Key Ethical Principles

1. Investor Interest First

Fund managers must NOT:

  • Buy stocks they personally benefit from
  • Favor certain investors over others
  • Take decisions that benefit AMC but harm investors

Example of Violation:

  • Fund manager owns shares of Company X
  • Buys Company X shares for the fund (drives up price)
  • His personal shares also rise → Conflict of interest

2. Fair Treatment (No Discrimination)

All investors treated equally:

  • Same NAV for everyone (on same day)
  • No preferential allotment
  • Same redemption rules

Prohibited:

  • Giving early NAV information to select investors
  • Processing redemptions faster for VIPs

3. Transparency & Disclosure

Mandatory Disclosures:

  • Daily NAV publication (by 9 PM)
  • Monthly portfolio (top 10 holdings)
  • Quarterly factsheet (full portfolio)
  • Annual report to all unitholders
  • Expense ratio disclosed

No Hidden Charges: All fees must be disclosed upfront


Common Ethical Violations (Prohibited)

1. Front-Running

What: Fund manager buys a stock personally, then uses fund money to buy large quantity of same stock (drives up price)

Example:

  • Manager buys 1,000 shares of ABC Ltd @ ₹100 (personal account)
  • Next day, uses MF's ₹50 Cr to buy 10 lakh shares @ ₹110
  • Price rises to ₹120
  • Manager sells personal shares → Illegal profit

Punishment: SEBI can ban manager, impose penalty on AMC

2. Churning

What: Excessive buying/selling of stocks to generate brokerage (AMC earning through affiliated broker)

Problem:

  • Increases transaction costs
  • Reduces investor returns
  • Benefits broker (who may be AMC's subsidiary)

Example:

  • Fund buys ₹10 Cr of Stock A
  • Sells it after 1 week
  • Buys again after 2 days
  • 20 transactions in a month (unnecessary)
  • Brokerage: ₹50 lakh (paid to broker)

Protection: SEBI monitors turnover ratio (should be logical)

3. Mis-Selling

What: Distributors misleading investors to earn commission

Examples:

  • Selling equity fund to a 70-year-old (needs stability, not risk)
  • Promising guaranteed returns (market-linked products have no guarantee)
  • Hiding exit load and lock-in period (ELSS)

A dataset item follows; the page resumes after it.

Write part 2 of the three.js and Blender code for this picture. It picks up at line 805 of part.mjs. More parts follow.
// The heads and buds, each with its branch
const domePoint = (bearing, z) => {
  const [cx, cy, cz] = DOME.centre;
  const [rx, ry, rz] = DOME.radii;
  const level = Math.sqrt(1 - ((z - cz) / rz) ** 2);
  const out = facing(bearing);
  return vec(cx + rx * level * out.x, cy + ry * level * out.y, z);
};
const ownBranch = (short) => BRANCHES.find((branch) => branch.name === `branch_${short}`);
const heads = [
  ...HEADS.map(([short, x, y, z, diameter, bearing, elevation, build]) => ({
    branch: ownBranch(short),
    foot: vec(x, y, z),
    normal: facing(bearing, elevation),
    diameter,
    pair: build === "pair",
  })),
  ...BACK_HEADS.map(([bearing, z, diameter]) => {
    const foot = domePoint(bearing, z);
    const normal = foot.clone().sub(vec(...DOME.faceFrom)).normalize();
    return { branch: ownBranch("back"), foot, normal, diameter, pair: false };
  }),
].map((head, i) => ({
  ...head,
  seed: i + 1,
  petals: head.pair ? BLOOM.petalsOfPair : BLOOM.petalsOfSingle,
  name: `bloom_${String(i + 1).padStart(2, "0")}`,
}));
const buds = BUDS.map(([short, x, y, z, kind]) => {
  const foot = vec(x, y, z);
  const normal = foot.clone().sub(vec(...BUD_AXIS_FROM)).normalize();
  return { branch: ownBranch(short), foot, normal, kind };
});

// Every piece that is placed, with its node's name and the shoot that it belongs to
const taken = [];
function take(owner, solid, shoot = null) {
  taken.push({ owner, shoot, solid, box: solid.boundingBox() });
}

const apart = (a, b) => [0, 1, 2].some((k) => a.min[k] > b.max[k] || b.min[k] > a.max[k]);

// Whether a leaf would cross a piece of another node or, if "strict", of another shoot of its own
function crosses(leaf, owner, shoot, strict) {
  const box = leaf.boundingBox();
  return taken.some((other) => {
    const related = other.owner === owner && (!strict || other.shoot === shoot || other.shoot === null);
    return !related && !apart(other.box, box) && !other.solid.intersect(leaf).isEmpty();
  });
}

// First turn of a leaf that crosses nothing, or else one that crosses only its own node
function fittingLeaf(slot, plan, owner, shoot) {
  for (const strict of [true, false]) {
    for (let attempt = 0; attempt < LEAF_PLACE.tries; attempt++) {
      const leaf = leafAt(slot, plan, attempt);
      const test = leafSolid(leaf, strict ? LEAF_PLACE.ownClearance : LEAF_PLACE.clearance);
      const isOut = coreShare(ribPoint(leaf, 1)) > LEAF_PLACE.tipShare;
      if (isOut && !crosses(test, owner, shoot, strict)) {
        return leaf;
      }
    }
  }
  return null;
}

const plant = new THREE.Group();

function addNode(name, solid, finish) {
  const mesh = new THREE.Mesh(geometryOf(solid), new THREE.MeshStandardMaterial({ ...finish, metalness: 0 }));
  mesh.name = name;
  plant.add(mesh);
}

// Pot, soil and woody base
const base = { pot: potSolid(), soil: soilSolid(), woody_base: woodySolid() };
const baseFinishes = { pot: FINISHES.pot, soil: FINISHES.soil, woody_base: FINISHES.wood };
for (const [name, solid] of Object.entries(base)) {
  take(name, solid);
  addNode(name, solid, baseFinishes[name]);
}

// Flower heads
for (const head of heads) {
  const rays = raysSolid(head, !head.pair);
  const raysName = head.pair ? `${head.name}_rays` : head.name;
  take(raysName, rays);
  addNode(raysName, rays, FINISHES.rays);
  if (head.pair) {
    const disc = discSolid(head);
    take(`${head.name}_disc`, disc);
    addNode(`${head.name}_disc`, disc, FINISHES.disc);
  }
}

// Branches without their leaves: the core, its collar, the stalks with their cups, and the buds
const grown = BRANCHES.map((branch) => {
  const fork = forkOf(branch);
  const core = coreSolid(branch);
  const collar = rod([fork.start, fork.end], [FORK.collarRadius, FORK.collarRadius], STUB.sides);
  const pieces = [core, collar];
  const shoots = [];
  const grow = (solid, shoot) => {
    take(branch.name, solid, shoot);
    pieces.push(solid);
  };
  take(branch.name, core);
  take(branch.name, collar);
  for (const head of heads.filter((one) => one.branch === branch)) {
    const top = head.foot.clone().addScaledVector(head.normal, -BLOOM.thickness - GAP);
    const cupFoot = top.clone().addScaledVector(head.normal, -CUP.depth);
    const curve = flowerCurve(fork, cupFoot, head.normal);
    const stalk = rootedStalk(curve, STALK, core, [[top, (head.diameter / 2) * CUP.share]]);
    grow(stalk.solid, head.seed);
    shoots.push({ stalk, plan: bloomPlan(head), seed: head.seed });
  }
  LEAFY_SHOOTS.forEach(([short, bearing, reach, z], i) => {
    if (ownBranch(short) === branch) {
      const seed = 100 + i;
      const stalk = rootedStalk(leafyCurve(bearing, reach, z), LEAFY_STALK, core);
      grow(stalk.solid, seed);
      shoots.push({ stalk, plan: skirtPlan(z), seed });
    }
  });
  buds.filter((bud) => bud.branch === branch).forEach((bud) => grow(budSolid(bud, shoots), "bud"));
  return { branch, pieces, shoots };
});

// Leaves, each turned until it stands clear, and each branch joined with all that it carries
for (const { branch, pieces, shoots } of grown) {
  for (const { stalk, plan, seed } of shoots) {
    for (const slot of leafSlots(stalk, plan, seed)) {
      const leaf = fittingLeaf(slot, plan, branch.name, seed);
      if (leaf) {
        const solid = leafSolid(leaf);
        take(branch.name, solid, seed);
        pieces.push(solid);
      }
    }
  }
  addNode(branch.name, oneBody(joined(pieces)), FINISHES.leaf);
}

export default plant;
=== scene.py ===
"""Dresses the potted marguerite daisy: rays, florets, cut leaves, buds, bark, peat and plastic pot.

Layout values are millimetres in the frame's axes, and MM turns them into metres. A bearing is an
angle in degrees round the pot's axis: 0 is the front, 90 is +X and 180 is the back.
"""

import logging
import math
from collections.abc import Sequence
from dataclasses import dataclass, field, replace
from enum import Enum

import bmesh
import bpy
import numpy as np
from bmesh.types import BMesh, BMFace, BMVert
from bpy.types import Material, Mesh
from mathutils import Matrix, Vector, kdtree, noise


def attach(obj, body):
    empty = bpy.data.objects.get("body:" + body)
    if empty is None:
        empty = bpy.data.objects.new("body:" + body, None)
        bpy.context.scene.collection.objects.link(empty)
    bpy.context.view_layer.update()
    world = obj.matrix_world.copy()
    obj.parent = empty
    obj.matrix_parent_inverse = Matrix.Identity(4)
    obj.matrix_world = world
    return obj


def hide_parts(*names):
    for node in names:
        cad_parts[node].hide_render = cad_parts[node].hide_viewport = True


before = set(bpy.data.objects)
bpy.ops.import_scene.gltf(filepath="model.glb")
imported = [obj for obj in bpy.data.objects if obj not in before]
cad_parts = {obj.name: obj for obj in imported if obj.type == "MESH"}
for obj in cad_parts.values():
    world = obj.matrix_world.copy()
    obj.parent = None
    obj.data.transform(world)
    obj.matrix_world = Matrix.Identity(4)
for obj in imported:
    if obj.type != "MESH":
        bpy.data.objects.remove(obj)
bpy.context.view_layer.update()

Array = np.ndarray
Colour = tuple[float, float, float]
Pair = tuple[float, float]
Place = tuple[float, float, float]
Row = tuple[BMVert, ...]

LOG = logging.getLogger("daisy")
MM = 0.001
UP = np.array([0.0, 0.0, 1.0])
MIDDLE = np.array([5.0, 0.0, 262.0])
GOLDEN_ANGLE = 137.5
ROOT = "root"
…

AMFI's Code: "Suitability first, commission second"

4. Insider Trading

What: Using confidential information to trade

Example:

  • Fund manager knows Company X will announce bad results tomorrow
  • Sells fund's holding before announcement
  • Illegal (insider information)

Allowed: Only public information can be used for decisions


Regulatory Framework for Ethics

A. SEBI (Mutual Fund) Regulations

Key Rules:

  1. Trustees must be independent (2/3rd non-sponsor)
  2. AMC cannot engage in insider trading
  3. Fund manager personal trades must be disclosed
  4. Scheme names must reflect actual investment strategy (no misleading names)

B. AMFI Code of Conduct

For AMCs:

  • Maintain arm's length distance from distributors
  • No quid pro quo arrangements
  • Publish all disclosures on time

For Distributors:

  • Know Your Customer (KYC) mandatory
  • Suitability assessment before recommendation
  • No false promises
  • Disclose commissions

Loading diagram…


Internal Controls at AMC

1. Compliance Officer

Role:

  • Monitor all trades
  • Ensure SEBI regulations followed
  • Report violations to trustees
  • Quarterly compliance certificate to SEBI

2. Chinese Wall

Concept: Information barrier between departments

Example:

  • Fund Management Team (makes investment decisions)
  • Broking Team (executes trades)
  • Marketing Team (sells schemes)

Rule: No sharing of confidential portfolio information

3. Risk Management Committee

Monitors:

  • Sector concentration (not > 25% in one sector)
  • Single stock limit (not > 10% in one stock)
  • Derivative usage limits

Comparison: Ethical vs Unethical Practices

Loading comparison…


Case Study: SEBI Action on Mis-Selling (2018)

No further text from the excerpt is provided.